Wednesday, October 22, 2014

Walking the Streets

There's been a strange end of summer feeling in Paris this week, warm weather and sun much of the time, interspersed with gray skies and sudden downpours.  We went for a walk along the Berges de Seine, the quays that used to be a highway along the river and that have been turned into a pedestrian playground.  The beach chairs remain but the seats are damp from the last rain shower.

The river itself is still a highway however.  Barges cruise along, most of them still carrying cargo, while others are living spaces for nomads who like to wake up somewhere different each morning.  In today's world they take their cars with them.

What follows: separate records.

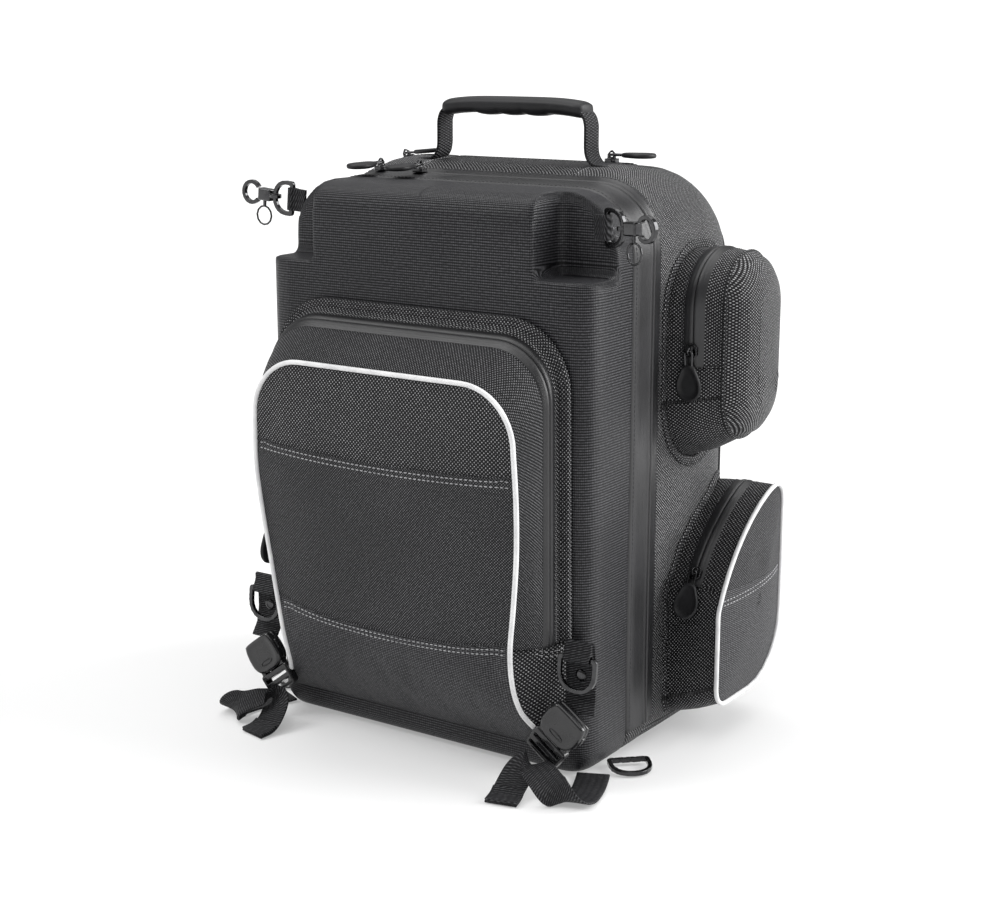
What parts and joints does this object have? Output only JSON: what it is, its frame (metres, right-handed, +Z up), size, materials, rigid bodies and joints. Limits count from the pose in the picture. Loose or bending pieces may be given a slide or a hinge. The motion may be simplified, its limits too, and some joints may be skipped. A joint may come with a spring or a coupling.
{
  "type": "motorcycle tail bag",
  "caption": "Upright soft tail bag with a moulded clamshell front, drop-down front pocket, side pockets, carrying handle, lashing rings, snap shackles and buckled straps.",
  "frame": {"origin": "centre of the flat base, on the floor", "axes": "+Z up, -Y towards the moulded front and its pocket, +X to the right seen from the front"},
  "size_m": [0.423, 0.2914, 0.491],
  "materials": {
    "shell_fabric": "fine horizontal rib, satin",
    "ballistic_fabric": "coarse ballistic weave, matte",
    "zipper_tape": "smooth coated tape, satin",
    "stiffener": "matte",
    "webbing": "ribbed webbing, matte",
    "soft_rubber": "moulded, matte",
    "black_nickel": "polished black nickel",
    "buckle_plastic": "glossy moulded"
  },
  "bodies": {
    "bag_body": {"base_panel": "ballistic_fabric", "top_panel": "ballistic_fabric", "side_gusset_right": "ballistic_fabric", "side_gusset_left": "ballistic_fabric", "back_panel": "ballistic_fabric", "base_board": "stiffener", "upper_pocket_base_right": "ballistic_fabric", "upper_pocket_base_left": "ballistic_fabric", "lower_pocket_base_right": "ballistic_fabric", "lower_pocket_base_left": "ballistic_fabric"},
    "front_shell": {"shell_tray": "shell_fabric", "shell_zipper_band": "zipper_tape", "front_pocket_base": "ballistic_fabric", "front_webbing_right": "webbing", "front_webbing_left": "webbing", "corner_tab_right": "webbing", "corner_tab_left": "webbing", "buckle_socket_right": "buckle_plastic", "buckle_socket_left": "buckle_plastic", "strap_right": "webbing", "strap_left": "webbing"},
    "front_cover": {"front_pocket_cover": "ballistic_fabric"},
    "handle": {"handle_webbing": "webbing", "handle_grip": "soft_rubber"},
    "main_zip_left_slider": {"main_zip_left_slider": "black_nickel"},
    "main_zip_left_pull": {"main_zip_left_pull": "soft_rubber"},
    "main_zip_right_slider": {"main_zip_right_slider": "black_nickel"},
    "main_zip_right_pull": {"main_zip_right_pull": "soft_rubber"},
    "rear_zip_left_slider": {"rear_zip_left_slider": "black_nickel"},
    "rear_zip_left_pull": {"rear_zip_left_pull": "soft_rubber"},
    "rear_zip_right_slider": {"rear_zip_right_slider": "black_nickel"},
    "rear_zip_right_pull": {"rear_zip_right_pull": "soft_rubber"},
    "front_pocket_slider": {"front_pocket_slider": "black_nickel"},
    "front_pocket_pull": {"front_pocket_pull": "soft_rubber"},
    "upper_cover_right": {"upper_pocket_cover_right": "ballistic_fabric"},
    "lower_cover_right": {"lower_pocket_cover_right": "ballistic_fabric"},
    "upper_pocket_right_slider": {"upper_pocket_right_slider": "black_nickel"},
    "upper_pocket_right_pull": {"upper_pocket_right_pull": "soft_rubber"},
    "lower_pocket_right_slider": {"lower_pocket_right_slider": "black_nickel"},
    "lower_pocket_right_pull": {"lower_pocket_right_pull": "soft_rubber"},
    "upper_cover_left": {"upper_pocket_cover_left": "ballistic_fabric"},
    "lower_cover_left": {"lower_pocket_cover_left": "ballistic_fabric"},
    "upper_pocket_left_slider": {"upper_pocket_left_slider": "black_nickel"},
    "upper_pocket_left_pull": {"upper_pocket_left_pull": "soft_rubber"},
    "lower_pocket_left_slider": {"lower_pocket_left_slider": "black_nickel"},
    "lower_pocket_left_pull": {"lower_pocket_left_pull": "soft_rubber"},
    "corner_ring_left": {"corner_ring_left": "black_nickel"},
    "shackle_left": {"shackle_body_left": "black_nickel"},
    "shackle_jaw_left": {"shackle_jaw_left": "black_nickel"},
    "shackle_plunger_left": {"shackle_plunger_left": "black_nickel"},
    "corner_ring_right": {"corner_ring_right": "black_nickel"},
    "shackle_right": {"shackle_body_right": "black_nickel"},
    "shackle_jaw_right": {"shackle_jaw_right": "black_nickel"},
    "shackle_plunger_right": {"shackle_plunger_right": "black_nickel"},
    "base_ring_right": {"base_ring_right": "black_nickel"},
    "front_ring_right": {"front_ring_right": "black_nickel"},
    "buckle_plug_right": {"buckle_plug_right": "buckle_plastic"},
    "base_ring_left": {"base_ring_left": "black_nickel"},
    "front_ring_left": {"front_ring_left": "black_nickel"},
    "buckle_plug_left": {"buckle_plug_left": "buckle_plastic"}
  },
  "joints": [
    {"name": "shell_hinge", "type": "hinge", "parent": "bag_body", "child": "front_shell", "pos_m": [0, -0.023, 0], "axis": [1, 0, 0], "range_deg": [0, 90]},
    {"name": "front_cover_hinge", "type": "hinge", "parent": "front_shell", "child": "front_cover", "pos_m": [0, -0.1555, 0.108], "axis": [1, 0, 0], "range_deg": [0, 75]},
    {"name": "handle_fold", "type": "hinge", "parent": "bag_body", "child": "handle", "pos_m": [0, 0.02, 0.4522], "axis": [1, 0, 0], "range_deg": [-60, 60]},
    {"name": "main_zip_left_run", "type": "hinge", "parent": "bag_body", "child": "main_zip_left_slider", "pos_m": [-0.1, -0.024, 0.3835], "axis": [0, -1, 0], "range_deg": [0, 28]},
    {"name": "main_zip_left_swing", "type": "hinge", "parent": "main_zip_left_slider", "child": "main_zip_left_pull", "pos_m": [-0.1, -0.024, 0.4396], "axis": [-1, 0, 0], "range_deg": [0, 100]},
    {"name": "main_zip_right_run", "type": "slide", "parent": "bag_body", "child": "main_zip_right_slider", "axis": [1, 0, 0], "range_m": [0, 0.15]},
    {"name": "main_zip_right_swing", "type": "hinge", "parent": "main_zip_right_slider", "child": "main_zip_right_pull", "pos_m": [-0.062, -0.024, 0.4396], "axis": [-1, 0, 0], "range_deg": [0, 100]},
    {"name": "rear_zip_left_run", "type": "hinge", "parent": "bag_body", "child": "rear_zip_left_slider", "pos_m": [-0.101, 0.042, 0.3927], "axis": [0, 1, 0], "range_deg": [-40, 0]},
    {"name": "rear_zip_left_swing", "type": "hinge", "parent": "rear_zip_left_slider", "child": "rear_zip_left_pull", "pos_m": [-0.12421, 0.042, 0.4424], "axis": [0, -1, 0], "range_deg": [0, 100]},
    {"name": "rear_zip_right_run", "type": "slide", "parent": "bag_body", "child": "rear_zip_right_slider", "axis": [1, 0, 0], "range_m": [-0.085, 0.012]},
    {"name": "rear_zip_right_swing", "type": "hinge", "parent": "rear_zip_right_slider", "child": "rear_zip_right_pull", "pos_m": [0.074, 0.042, 0.4482], "axis": [0, -1, 0], "range_deg": [0, 100]},
    {"name": "front_pocket_run", "type": "slide", "parent": "front_shell", "child": "front_pocket_slider", "axis": [0, 0, 1], "range_m": [0, 0.11]},
    {"name": "front_pocket_swing", "type": "hinge", "parent": "front_pocket_slider", "child": "front_pocket_pull", "pos_m": [-0.1359, -0.13, 0.165], "axis": [0, 1, 0], "range_deg": [0, 110]},
    {"name": "upper_cover_hinge_right", "type": "hinge", "parent": "bag_body", "child": "upper_cover_right", "pos_m": [0.21, 0.048, 0.297], "axis": [0, 1, 0], "range_deg": [0, 65]},
    {"name": "lower_cover_hinge_right", "type": "hinge", "parent": "bag_body", "child": "lower_cover_right", "pos_m": [0.201, 0.057, 0.124], "axis": [0, 1, 0], "range_deg": [0, 65]},
    {"name": "upper_pocket_right_run", "type": "slide", "parent": "bag_body", "child": "upper_pocket_right_slider", "axis": [0, 0, 1], "range_m": [-0.018, 0.022]},
    {"name": "upper_pocket_right_swing", "type": "hinge", "parent": "upper_pocket_right_slider", "child": "upper_pocket_right_pull", "pos_m": [0.17, -0.0062, 0.31], "axis": [-1, 0, 0], "range_deg": [0, 110]},
    {"name": "lower_pocket_right_run", "type": "hinge", "parent": "lower_cover_right", "child": "lower_pocket_right_slider", "pos_m": [0.17, 0.14, 0.048], "axis": [-1, 0, 0], "range_deg": [0, 28]},
    {"name": "lower_pocket_right_swing", "type": "hinge", "parent": "lower_pocket_right_slider", "child": "lower_pocket_right_pull", "pos_m": [0.17, 0.01052, 0.13682], "axis": [-1, 0, 0], "range_deg": [0, 100]},
    {"name": "upper_cover_hinge_left", "type": "hinge", "parent": "bag_body", "child": "upper_cover_left", "pos_m": [-0.21, 0.048, 0.297], "axis": [0, -1, 0], "range_deg": [0, 65]},
    {"name": "lower_cover_hinge_left", "type": "hinge", "parent": "bag_body", "child": "lower_cover_left", "pos_m": [-0.201, 0.057, 0.124], "axis": [0, -1, 0], "range_deg": [0, 65]},
    {"name": "upper_pocket_left_run", "type": "slide", "parent": "bag_body", "child": "upper_pocket_left_slider", "axis": [0, 0, 1], "range_m": [-0.018, 0.022]},
    {"name": "upper_pocket_left_swing", "type": "hinge", "parent": "upper_pocket_left_slider", "child": "upper_pocket_left_pull", "pos_m": [-0.17, -0.0062, 0.31], "axis": [-1, 0, 0], "range_deg": [0, 110]},
    {"name": "lower_pocket_left_run", "type": "hinge", "parent": "lower_cover_left", "child": "lower_pocket_left_slider", "pos_m": [-0.17, 0.14, 0.048], "axis": [-1, 0, 0], "range_deg": [0, 28]},
    {"name": "lower_pocket_left_swing", "type": "hinge", "parent": "lower_pocket_left_slider", "child": "lower_pocket_left_pull", "pos_m": [-0.17, 0.01052, 0.13682], "axis": [-1, 0, 0], "range_deg": [0, 100]},
    {"name": "corner_ring_swing_left", "type": "hinge", "parent": "front_shell", "child": "corner_ring_left", "pos_m": [-0.161, -0.062, 0.41], "axis": [0.0896, 0, 0.996], "range_deg": [-40, 60]},
    {"name": "shackle_swing_left", "type": "hinge", "parent": "corner_ring_left", "child": "shackle_left", "pos_m": [-0.17853, -0.062, 0.41158], "axis": [0.0896, 0, 0.996], "range_deg": [-35, 35]},
    {"name": "shackle_jaw_open_left", "type": "hinge", "parent": "shackle_left", "child": "shackle_jaw_left", "pos_m": [-0.19553, -0.062, 0.41793], "axis": [0, 1, 0], "range_deg": [0, 75]},
    {"name": "shackle_plunger_pull_left", "type": "slide", "parent": "shackle_left", "child": "shackle_plunger_left", "axis": [-0.0896, 0, -0.996], "range_m": [0, 0.004], "stiffness_N_per_m": 400},
    {"name": "corner_ring_swing_right", "type": "hinge", "parent": "front_shell", "child": "corner_ring_right", "pos_m": [0.144, -0.082, 0.407], "axis": [-0.047, 0.017, 0.9988], "range_deg": [-50, 15]},
    {"name": "shackle_swing_right", "type": "hinge", "parent": "corner_ring_right", "child": "shackle_right", "pos_m": [0.16053, -0.08798, 0.40788], "axis": [-0.047, 0.017, 0.9988], "range_deg": [-35, 35]},
    {"name": "shackle_jaw_open_right", "type": "hinge", "parent": "shackle_right", "child": "shackle_jaw_right", "pos_m": [0.17674, -0.09384, 0.41355], "axis": [-0.3401, -0.9404, 0], "range_deg": [0, 75]},
    {"name": "shackle_plunger_pull_right", "type": "slide", "parent": "shackle_right", "child": "shackle_plunger_right", "axis": [0.047, -0.017, -0.9988], "range_m": [0, 0.004], "stiffness_N_per_m": 400},
    {"name": "base_ring_swing_right", "type": "hinge", "parent": "front_shell", "child": "base_ring_right", "pos_m": [0.157, -0.063, 0.0042], "axis": [-0.7317, -0.6816, 0], "range_deg": [0, 50]},
    {"name": "front_ring_swing_right", "type": "hinge", "parent": "front_shell", "child": "front_ring_right", "pos_m": [0.148, -0.1225, 0.101], "axis": [-1, 0, 0], "range_deg": [0, 100]},
    {"name": "buckle_release_right", "type": "slide", "parent": "front_shell", "child": "buckle_plug_right", "axis": [-0.6, 0, -0.8], "range_m": [0, 0.024], "deforming": ["strap_right"]},
    {"name": "base_ring_swing_left", "type": "hinge", "parent": "front_shell", "child": "base_ring_left", "pos_m": [-0.157, -0.063, 0.0042], "axis": [-0.7317, 0.6816, 0], "range_deg": [0, 50]},
    {"name": "front_ring_swing_left", "type": "hinge", "parent": "front_shell", "child": "front_ring_left", "pos_m": [-0.148, -0.1225, 0.101], "axis": [-1, 0, 0], "range_deg": [0, 100]},
    {"name": "buckle_release_left", "type": "slide", "parent": "front_shell", "child": "buckle_plug_left", "axis": [0.6, 0, -0.8], "range_m": [0, 0.024], "deforming": ["strap_left"]}
  ]
}
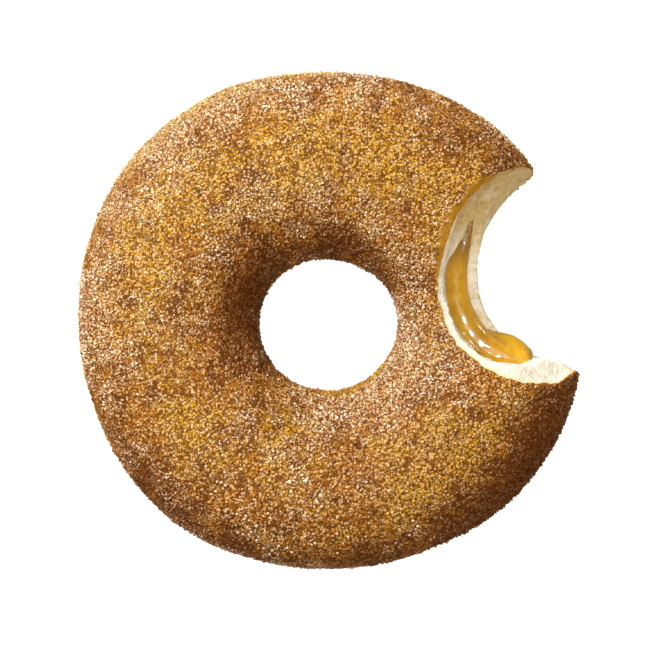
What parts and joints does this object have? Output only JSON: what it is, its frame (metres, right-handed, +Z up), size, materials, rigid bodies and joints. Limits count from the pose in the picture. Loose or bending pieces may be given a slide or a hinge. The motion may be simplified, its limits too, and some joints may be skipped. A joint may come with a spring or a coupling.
{
  "type": "filled ring doughnut",
  "caption": "Bitten ring doughnut with a coated crust, pale crumb and a ring of fruit filling that shows in the bite.",
  "frame": {"origin": "on the underside's plane, below the middle of the doughnut's outline", "axes": "+Z up through the hole, +X towards the bite"},
  "size_m": [0.0948, 0.0944, 0.0302],
  "materials": {
    "crust": "rough, coated with sugar and cinnamon",
    "filling": "wet and glossy"
  },
  "bodies": {
    "root": {"dough": "crust", "filling": "filling"}
  },
  "joints": []
}
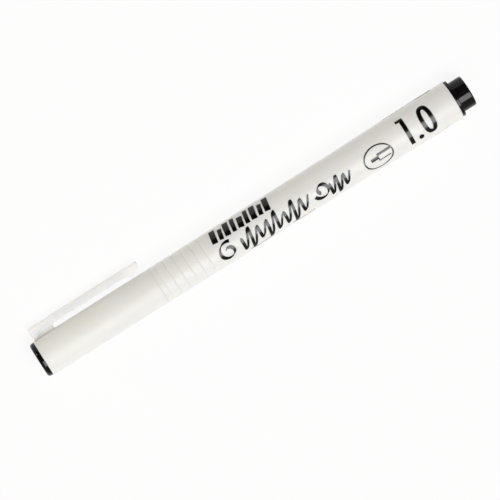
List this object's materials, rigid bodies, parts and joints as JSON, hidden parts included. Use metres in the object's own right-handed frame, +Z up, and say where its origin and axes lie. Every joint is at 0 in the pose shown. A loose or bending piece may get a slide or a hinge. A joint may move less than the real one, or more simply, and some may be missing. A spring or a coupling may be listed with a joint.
{
  "type": "calligraphy marker",
  "caption": "Slim round fibre-nib calligraphy marker: pull-off cap with a pocket clip, ring grip grooves on the barrel, and a short black post at the tail.",
  "frame": {"origin": "on the surface that the marker lies on, under the middle of its overall box", "axes": "+X along the pen from the cap's end to the tail, +Y across it towards the clip, +Z up from the surface"},
  "size_m": [0.138, 0.0142, 0.0113],
  "materials": {
    "barrel_white": "satin, off-white, slightly translucent moulding with black printing",
    "cap_white": "satin, cream-white, slightly translucent moulding",
    "black_moulding": "gloss black moulding",
    "nib_fibre": "dense bonded fibre, soaked with black ink",
    "reservoir_fibre": "bundled fibre, soaked with black ink",
    "clear_film": "thin clear film",
    "natural_seal": "natural, milky soft plastic"
  },
  "bodies": {
    "pen": {"barrel": "barrel_white", "front_section": "black_moulding", "nib": "nib_fibre", "ink_reservoir": "reservoir_fibre", "reservoir_film": "clear_film", "tail_plug": "black_moulding"},
    "cap": {"cap_shell": "cap_white", "cap_end_disc": "black_moulding", "cap_inner_seal": "natural_seal"},
    "clip": {"pocket_clip": "cap_white"}
  },
  "joints": [
    {"name": "cap_pull", "type": "slide", "parent": "pen", "child": "cap", "axis": [-1, 0, 0], "range_m": [0, 0.045]},
    {"name": "clip_bend", "type": "hinge", "parent": "cap", "child": "clip", "pos_m": [-0.0597, 0.00646, 0.00137], "axis": [0, 0.4755, 0.8797], "range_deg": [-1, 6], "stiffness_Nm_per_rad": 1}
  ]
}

The establishment of the Berges de Seine has inspired a lot of new eating places along the river.  A few are still open until the end of the month and we were able to have a glass of wine and a snack virtually underneath the Pont Alexandre III.  If you want to be even closer to this bridge, a fancy restaurant/club called Faust has been installed in the pillar of the bridge itself.

The weekend was a real throwback to summer.  Temperatures reached 75F and the city hit the streets.  Café terraces were jammed and the parks full of people on the lawns or stretched out on lounge chairs.  October is very strange this year.

A walk on the Right Bank yesterday took us through the Passage Vero Dodat, one of the classic passages build for middle-class shoppers in the 19th century.  

Most of the shops are galleries and ateliers, and I never seem to be there when these shops are open.  What was open was the major tenant, the shoemaker Christian Louboutin, he of the red soles.  And just adjacent, a shoe repair shop, apparently specializing in these pricy pumps, which will replace your red soles as needed for a mere 96 euros a pop.

He's now moved into the nail polish business apparently.

We tried to drop in to the Louvre for a spare hour (how jaded does that sound?) but forgot it was Monday, the day many other museums including the Musée d'Orsay are closed.  The line to get into the pyramid wound around it and we passed.  After trying another entrance that was not much better we decided that just getting an espresso was the better part of valor.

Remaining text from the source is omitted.